Он пел песню про настоящего индейца, Киса бросался подпевать – ему очень нравилось петь, но нот он не различал. Сева внимательно слушал. Песня напоминала разновидность дури, но была действительно хороша – заливиста.
– Хоть от дяди Федора нормальная песня осталась, – пробубнил себе под нос русак Борис, поправив дешевые очки и быстро постукивая ложечкой по стенкам стакана. – А вообще русский рок превратился в говно. Либо песни для девочек, либо нравоучения. Две группы нормальные остались – «Апрельский марш» и «Зазеркалье». Уральцы, кстати, воспели первый задокументированный случай некрофилии – в песне «Сержант Бертран»…
Борис знал, о чем говорил, – тему некрофилии в своем творчестве он вывел на новый уровень. Борис писал песни, собрал группу «Мухолов» и концертировал. Помимо песен о любовных отношениях с трупами в его арсенале были хиты на сатанинские темы. Борис копал не просто вглубь, но прежде всего – в сторону, подальше от прямого языка старой культуры. Он заканчивал философский факультет и в определении того, что он делал, употреблял слово «субкультура». В крайних случаях Борис употреблял слово «постмодернизм», для него оно означало, что после любой песни можно сказать: «Это была шутка». От некоторых шуточных песенок Севу брала оторопь. Но были и песни, которые, по мнению Севы, автор должен был бы считать совсем другими, серьезными. В них был свой почерк и драматизм – однообразная манера исполнения и довольно слабый голос совершенно не мешали им в полной мере проявляться. Но Борис не выделял этих песен, пел их наряду со шлягером «Поклонись сатане». Постепенно Сева понял, что Борис вообще не склонен много думать над тем, что он делает, – предпочитает делать, быстро и легко. Для него искусство не предполагает цели сделать идеальную вещь, оно для него повседневность, изобретенный раз и навсегда образ жизни, в котором допускается иногда в конце концерта показать волосатую голую жопу. Сева этого не переносил и на концерты Бориса не ходил. А потому виделся с ним редко, чаще всего – в этой самой комнате, расположившейся в соседней секции. Борис, как правило, много и беспорядочно говорил, стучал своей ложечкой, как будто стеснялся тишины в присутствии Севы. А Сева, хотя и младший, тишины не стеснялся. Он чувствовал себя, как бочка со смолой, в которой невозможно провернуть ложку. Процессы в нем сейчас шли медленно.
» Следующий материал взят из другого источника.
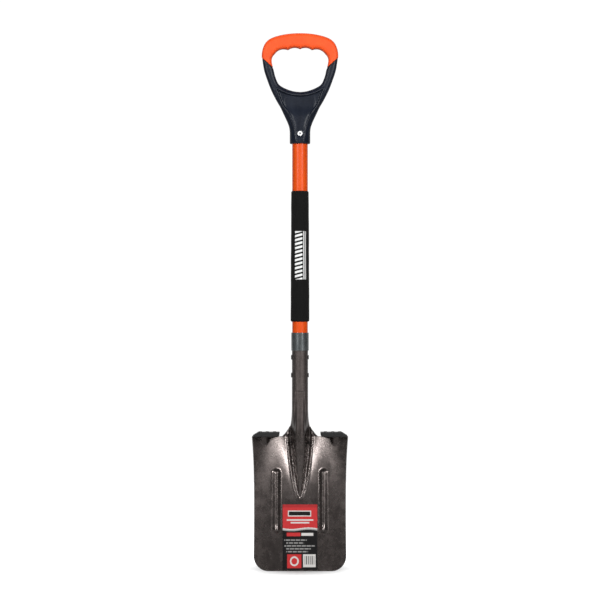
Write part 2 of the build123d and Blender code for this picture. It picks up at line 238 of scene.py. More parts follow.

– Боря, ты был в Лиманчике?
– Нет, я не был.
– Как не был? – театрально воскликнул Киса, который считался старым приятелем Бориса.
– Никогда не был, – подтвердил Борис, – но у меня же везде Лиманчик, только такой – мрачный. Я приезжаю в любой город, и везде есть тридцать-двадцать-десять человек, которые знают мое имя, откуда-то знают мои песни, подпевают, наливают – и в любом городе мне примерно одинаково…
– Если бы я твоих песен не слышал, я бы завидовал, – сказал Сева.
– Что, не хочешь в мой Лиманчик? – затрясся от беззвучного смеха Борис, поднимая глаза на Севу.
Здесь же был Димон, которого называли Белым. Он был специалист только по программе развлечений. Соловей закончил, а Димон вынул из кармана маленький кусочек того, что можно было бы принять за древесину.
– Знаешь, что это? – спросил он Севу.
– Что?
– Корень мандрагоры.
– Наркотик?
– Немножко, – хитро усмехнулся Белый, и они встретились глазами.